• AIM OF THE EXERCISE: Reproduce only the lines from the one containing "body.translate(V(0, 0, -RING_Z))" through the one containing "bpy.context.view_layer.update()", exactly as written and with both ends included.

• SUPPLIED MATERIAL:

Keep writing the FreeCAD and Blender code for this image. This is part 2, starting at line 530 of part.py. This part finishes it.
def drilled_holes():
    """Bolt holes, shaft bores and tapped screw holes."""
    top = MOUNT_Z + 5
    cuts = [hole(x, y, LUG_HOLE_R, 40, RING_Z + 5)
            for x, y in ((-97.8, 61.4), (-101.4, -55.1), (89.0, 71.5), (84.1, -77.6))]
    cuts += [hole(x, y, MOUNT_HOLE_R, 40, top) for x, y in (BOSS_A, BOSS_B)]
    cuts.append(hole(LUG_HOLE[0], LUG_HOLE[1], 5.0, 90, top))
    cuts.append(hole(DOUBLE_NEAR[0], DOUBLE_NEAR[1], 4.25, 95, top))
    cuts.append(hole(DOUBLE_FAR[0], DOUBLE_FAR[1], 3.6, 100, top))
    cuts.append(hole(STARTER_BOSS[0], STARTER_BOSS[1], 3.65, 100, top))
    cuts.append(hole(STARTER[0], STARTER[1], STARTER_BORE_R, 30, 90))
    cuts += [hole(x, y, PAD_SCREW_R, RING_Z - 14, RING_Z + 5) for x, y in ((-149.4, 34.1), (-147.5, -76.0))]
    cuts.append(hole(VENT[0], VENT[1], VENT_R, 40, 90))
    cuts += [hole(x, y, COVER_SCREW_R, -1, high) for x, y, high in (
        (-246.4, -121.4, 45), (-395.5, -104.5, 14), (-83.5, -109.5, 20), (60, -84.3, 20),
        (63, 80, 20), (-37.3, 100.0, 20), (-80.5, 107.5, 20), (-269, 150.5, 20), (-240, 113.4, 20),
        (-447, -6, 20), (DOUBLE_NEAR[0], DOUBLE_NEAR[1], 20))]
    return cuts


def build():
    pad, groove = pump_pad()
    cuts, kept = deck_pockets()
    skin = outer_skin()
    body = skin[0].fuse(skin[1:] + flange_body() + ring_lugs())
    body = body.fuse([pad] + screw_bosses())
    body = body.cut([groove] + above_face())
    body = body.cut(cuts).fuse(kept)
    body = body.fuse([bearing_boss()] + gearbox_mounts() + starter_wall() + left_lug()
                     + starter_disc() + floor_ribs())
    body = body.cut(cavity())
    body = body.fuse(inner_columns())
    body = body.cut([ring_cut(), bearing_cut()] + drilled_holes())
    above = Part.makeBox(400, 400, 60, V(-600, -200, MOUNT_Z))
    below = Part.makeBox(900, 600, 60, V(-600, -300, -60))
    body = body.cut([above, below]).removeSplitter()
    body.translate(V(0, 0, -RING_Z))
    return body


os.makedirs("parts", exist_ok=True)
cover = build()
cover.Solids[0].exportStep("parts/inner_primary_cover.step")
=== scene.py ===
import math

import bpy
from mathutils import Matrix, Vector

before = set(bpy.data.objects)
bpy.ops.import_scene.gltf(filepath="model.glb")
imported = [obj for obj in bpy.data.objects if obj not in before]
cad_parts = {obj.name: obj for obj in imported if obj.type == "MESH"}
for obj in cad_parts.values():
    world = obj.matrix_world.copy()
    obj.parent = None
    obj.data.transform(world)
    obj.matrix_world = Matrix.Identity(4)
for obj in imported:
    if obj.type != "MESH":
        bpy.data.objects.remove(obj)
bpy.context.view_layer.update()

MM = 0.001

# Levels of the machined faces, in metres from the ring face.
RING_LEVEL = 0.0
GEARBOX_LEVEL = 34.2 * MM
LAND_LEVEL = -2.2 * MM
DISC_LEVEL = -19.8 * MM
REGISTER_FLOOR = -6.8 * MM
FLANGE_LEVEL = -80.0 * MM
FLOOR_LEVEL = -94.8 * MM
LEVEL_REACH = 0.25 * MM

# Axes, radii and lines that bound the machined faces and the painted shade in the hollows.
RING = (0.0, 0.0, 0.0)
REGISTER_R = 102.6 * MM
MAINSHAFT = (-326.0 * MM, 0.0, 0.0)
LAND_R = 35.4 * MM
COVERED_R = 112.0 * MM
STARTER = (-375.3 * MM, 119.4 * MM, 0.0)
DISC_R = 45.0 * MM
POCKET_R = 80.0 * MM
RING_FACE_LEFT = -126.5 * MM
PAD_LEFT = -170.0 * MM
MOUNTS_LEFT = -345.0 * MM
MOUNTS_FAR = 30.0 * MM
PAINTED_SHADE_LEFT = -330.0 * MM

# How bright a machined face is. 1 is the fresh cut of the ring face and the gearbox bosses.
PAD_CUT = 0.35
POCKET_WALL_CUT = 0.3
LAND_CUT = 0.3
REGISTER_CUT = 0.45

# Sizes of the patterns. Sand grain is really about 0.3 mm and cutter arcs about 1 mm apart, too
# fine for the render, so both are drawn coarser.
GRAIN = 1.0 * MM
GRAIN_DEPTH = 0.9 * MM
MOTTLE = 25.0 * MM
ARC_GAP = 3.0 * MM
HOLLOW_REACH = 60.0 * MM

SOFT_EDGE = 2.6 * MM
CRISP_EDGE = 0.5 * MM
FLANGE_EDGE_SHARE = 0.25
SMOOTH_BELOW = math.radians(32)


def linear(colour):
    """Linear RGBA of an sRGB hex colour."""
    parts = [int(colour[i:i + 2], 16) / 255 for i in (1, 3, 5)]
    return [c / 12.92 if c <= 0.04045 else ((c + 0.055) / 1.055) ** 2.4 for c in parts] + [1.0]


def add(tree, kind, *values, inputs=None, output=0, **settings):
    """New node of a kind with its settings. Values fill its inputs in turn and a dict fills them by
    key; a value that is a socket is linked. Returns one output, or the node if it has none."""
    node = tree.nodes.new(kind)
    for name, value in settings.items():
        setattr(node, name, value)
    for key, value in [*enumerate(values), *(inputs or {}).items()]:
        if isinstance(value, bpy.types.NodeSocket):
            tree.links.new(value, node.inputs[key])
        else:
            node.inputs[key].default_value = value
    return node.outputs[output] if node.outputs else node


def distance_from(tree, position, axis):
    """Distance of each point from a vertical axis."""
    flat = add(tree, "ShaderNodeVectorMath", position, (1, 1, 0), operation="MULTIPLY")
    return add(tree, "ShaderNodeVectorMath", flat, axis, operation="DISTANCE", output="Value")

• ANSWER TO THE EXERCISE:
    body.translate(V(0, 0, -RING_Z))
    return body


os.makedirs("parts", exist_ok=True)
cover = build()
cover.Solids[0].exportStep("parts/inner_primary_cover.step")
=== scene.py ===
import math

import bpy
from mathutils import Matrix, Vector

before = set(bpy.data.objects)
bpy.ops.import_scene.gltf(filepath="model.glb")
imported = [obj for obj in bpy.data.objects if obj not in before]
cad_parts = {obj.name: obj for obj in imported if obj.type == "MESH"}
for obj in cad_parts.values():
    world = obj.matrix_world.copy()
    obj.parent = None
    obj.data.transform(world)
    obj.matrix_world = Matrix.Identity(4)
for obj in imported:
    if obj.type != "MESH":
        bpy.data.objects.remove(obj)
bpy.context.view_layer.update()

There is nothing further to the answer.